- [EXERCISE DESCRIPTION]:
Search the material for the word "names" and report each line where it turns up.

- [GIVEN DATA]:
:::::

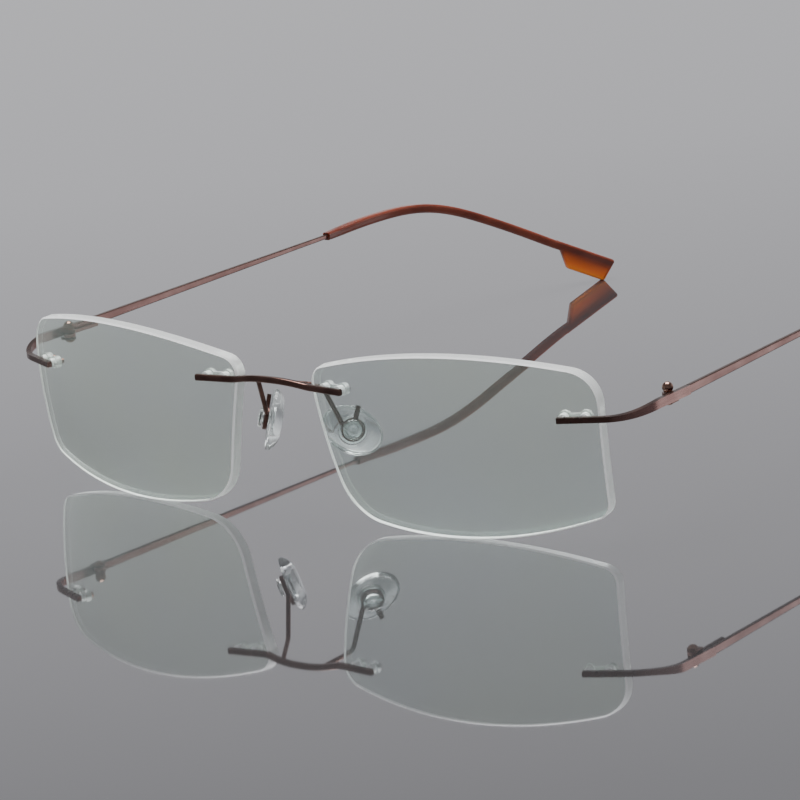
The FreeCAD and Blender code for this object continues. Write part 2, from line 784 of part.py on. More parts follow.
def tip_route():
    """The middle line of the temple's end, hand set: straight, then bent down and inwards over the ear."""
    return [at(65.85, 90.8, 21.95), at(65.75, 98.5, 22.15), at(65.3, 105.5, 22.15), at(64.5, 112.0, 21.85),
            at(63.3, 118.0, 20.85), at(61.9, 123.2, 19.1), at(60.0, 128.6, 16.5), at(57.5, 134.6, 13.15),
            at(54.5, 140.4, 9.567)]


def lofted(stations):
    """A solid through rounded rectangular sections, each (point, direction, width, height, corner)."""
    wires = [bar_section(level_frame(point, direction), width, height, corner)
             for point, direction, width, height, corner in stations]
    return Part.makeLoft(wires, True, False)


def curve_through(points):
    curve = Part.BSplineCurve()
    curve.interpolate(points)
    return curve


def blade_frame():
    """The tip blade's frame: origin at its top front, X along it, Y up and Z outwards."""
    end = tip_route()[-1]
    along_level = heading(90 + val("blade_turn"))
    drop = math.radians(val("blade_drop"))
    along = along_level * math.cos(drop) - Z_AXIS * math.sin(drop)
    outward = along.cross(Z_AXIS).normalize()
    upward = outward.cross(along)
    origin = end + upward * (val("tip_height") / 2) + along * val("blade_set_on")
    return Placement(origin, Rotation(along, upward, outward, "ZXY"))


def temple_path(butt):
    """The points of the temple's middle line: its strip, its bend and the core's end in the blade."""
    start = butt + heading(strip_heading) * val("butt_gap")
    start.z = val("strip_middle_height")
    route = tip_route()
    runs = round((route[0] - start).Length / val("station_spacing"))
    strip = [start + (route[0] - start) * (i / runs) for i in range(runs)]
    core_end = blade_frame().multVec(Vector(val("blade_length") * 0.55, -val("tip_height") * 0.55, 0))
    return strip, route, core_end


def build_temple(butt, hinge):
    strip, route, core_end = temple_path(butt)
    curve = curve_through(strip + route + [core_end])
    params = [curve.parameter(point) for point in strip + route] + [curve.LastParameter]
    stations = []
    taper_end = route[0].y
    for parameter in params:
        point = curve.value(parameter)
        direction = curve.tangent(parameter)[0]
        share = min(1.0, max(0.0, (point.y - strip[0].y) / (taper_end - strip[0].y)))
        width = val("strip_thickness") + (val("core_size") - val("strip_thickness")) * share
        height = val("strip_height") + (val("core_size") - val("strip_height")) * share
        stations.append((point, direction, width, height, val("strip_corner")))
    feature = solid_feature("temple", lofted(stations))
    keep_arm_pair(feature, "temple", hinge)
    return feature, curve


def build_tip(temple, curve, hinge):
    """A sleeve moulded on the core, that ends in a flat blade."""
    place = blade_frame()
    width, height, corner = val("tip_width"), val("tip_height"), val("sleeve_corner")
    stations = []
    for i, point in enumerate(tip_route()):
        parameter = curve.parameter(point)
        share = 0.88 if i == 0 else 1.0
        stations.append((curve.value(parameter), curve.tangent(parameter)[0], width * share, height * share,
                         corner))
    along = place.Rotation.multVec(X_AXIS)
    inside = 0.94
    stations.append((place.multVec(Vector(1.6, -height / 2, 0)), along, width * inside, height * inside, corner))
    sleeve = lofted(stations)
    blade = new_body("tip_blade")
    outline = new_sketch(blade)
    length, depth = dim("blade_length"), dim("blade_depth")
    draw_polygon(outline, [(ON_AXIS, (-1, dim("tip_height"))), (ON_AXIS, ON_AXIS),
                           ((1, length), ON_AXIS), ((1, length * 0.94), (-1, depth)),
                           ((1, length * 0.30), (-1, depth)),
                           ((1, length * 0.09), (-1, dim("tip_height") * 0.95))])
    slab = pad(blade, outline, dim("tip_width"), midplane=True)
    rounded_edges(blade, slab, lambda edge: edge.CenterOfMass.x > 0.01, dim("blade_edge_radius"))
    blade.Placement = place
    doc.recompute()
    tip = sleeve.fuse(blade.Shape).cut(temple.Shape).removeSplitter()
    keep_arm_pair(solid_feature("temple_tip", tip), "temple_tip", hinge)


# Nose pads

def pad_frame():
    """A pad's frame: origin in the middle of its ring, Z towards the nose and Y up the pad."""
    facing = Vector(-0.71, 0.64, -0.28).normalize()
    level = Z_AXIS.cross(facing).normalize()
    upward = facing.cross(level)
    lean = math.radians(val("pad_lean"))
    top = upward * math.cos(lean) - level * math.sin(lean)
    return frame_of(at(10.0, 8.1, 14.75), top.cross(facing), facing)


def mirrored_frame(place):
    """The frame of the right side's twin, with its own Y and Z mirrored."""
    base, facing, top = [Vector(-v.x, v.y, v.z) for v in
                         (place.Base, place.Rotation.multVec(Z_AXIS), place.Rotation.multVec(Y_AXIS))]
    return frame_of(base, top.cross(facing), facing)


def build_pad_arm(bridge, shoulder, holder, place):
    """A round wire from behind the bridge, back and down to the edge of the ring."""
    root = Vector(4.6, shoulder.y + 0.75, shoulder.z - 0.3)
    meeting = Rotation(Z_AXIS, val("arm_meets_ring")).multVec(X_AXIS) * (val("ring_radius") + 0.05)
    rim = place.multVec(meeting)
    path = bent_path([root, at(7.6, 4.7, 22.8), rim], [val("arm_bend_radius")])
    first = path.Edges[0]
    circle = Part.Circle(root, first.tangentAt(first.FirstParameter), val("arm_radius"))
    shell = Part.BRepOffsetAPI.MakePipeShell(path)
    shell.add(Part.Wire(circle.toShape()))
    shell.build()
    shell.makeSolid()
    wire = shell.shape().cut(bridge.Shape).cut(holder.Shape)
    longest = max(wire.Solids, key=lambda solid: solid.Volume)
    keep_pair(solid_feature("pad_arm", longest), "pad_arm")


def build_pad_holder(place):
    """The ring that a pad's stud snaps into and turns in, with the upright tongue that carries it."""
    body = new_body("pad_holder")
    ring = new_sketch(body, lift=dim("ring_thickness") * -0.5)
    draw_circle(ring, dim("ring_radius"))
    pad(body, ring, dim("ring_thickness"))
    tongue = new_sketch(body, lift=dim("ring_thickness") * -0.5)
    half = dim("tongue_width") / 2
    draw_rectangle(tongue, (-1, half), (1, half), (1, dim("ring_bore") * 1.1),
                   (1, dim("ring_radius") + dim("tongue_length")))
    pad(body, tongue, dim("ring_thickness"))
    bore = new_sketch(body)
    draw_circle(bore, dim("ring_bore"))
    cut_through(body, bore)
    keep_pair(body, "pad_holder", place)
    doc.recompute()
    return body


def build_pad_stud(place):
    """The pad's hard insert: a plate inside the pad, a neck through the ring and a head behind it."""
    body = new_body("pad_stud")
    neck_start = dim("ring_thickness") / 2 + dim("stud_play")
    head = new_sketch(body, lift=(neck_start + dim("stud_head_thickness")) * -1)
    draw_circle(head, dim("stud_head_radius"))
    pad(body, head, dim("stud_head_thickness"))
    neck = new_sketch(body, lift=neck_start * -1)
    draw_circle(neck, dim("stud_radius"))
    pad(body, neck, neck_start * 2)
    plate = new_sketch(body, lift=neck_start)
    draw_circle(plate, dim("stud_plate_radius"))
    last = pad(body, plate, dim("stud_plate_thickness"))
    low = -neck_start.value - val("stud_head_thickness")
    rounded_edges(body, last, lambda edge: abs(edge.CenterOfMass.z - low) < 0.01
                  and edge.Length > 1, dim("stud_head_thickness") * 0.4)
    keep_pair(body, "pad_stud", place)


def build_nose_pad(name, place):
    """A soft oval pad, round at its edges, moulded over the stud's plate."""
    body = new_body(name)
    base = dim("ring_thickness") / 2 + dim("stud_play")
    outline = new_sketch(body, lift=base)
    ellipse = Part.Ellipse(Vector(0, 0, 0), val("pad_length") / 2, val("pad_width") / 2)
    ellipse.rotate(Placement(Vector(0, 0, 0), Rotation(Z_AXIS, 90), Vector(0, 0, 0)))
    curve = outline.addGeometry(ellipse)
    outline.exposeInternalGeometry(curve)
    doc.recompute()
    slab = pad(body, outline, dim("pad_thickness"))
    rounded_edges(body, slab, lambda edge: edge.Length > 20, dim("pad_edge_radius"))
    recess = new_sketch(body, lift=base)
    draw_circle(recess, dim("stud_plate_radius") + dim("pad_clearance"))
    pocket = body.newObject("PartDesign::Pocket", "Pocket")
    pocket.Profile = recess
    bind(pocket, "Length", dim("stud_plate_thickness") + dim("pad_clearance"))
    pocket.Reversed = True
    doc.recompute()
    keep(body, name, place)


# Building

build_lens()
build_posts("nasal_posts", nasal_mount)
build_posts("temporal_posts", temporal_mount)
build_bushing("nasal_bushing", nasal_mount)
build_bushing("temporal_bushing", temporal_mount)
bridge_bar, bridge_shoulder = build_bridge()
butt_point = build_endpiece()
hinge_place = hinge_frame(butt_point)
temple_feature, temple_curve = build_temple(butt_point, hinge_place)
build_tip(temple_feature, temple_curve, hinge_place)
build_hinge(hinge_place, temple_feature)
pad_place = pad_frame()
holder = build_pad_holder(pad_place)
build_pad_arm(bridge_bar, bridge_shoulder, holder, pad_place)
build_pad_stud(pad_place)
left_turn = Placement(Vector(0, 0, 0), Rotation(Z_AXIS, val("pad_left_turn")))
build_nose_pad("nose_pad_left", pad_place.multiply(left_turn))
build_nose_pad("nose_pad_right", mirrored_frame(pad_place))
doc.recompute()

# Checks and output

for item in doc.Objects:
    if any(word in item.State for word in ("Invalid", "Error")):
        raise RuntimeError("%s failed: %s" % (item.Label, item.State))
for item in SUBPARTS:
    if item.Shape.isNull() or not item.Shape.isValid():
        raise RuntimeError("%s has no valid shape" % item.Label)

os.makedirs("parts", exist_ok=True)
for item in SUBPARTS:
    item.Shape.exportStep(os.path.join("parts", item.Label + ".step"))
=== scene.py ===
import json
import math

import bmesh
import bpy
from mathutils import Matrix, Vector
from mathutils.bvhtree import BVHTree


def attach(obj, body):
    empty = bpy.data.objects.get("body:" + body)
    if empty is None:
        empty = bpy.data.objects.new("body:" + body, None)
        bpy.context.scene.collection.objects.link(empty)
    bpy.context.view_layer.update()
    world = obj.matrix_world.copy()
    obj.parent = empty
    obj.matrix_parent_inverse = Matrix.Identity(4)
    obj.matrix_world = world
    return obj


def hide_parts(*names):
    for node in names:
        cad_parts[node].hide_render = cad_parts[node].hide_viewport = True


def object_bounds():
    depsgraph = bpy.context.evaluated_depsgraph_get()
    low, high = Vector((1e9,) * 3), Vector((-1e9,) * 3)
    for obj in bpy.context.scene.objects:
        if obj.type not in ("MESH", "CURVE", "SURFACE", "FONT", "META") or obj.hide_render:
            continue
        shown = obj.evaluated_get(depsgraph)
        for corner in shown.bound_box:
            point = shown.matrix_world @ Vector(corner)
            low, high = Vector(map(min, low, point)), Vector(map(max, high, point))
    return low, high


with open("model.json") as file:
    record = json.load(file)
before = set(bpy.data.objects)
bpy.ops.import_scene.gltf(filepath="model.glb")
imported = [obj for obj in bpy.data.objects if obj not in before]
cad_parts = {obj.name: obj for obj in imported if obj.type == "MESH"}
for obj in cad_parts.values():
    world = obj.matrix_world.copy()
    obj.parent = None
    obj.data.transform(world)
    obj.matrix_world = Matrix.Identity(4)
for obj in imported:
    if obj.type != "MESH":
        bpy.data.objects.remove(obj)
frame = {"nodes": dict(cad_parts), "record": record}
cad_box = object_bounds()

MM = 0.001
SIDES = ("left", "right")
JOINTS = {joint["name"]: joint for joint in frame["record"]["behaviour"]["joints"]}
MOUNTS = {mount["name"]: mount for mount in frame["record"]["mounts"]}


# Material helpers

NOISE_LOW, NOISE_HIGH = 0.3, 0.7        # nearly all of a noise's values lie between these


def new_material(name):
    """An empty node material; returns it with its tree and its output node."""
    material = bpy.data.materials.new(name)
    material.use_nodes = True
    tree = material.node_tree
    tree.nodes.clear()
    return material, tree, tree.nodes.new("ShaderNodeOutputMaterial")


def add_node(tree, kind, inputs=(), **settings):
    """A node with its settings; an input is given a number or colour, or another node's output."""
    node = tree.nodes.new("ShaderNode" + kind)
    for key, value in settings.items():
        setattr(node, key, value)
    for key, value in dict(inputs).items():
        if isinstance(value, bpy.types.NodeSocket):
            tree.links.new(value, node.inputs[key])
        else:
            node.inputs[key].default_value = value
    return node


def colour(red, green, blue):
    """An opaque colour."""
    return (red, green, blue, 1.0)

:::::

- [RESULT OF THIS TASK]:
def hide_parts(*names):
    for node in names:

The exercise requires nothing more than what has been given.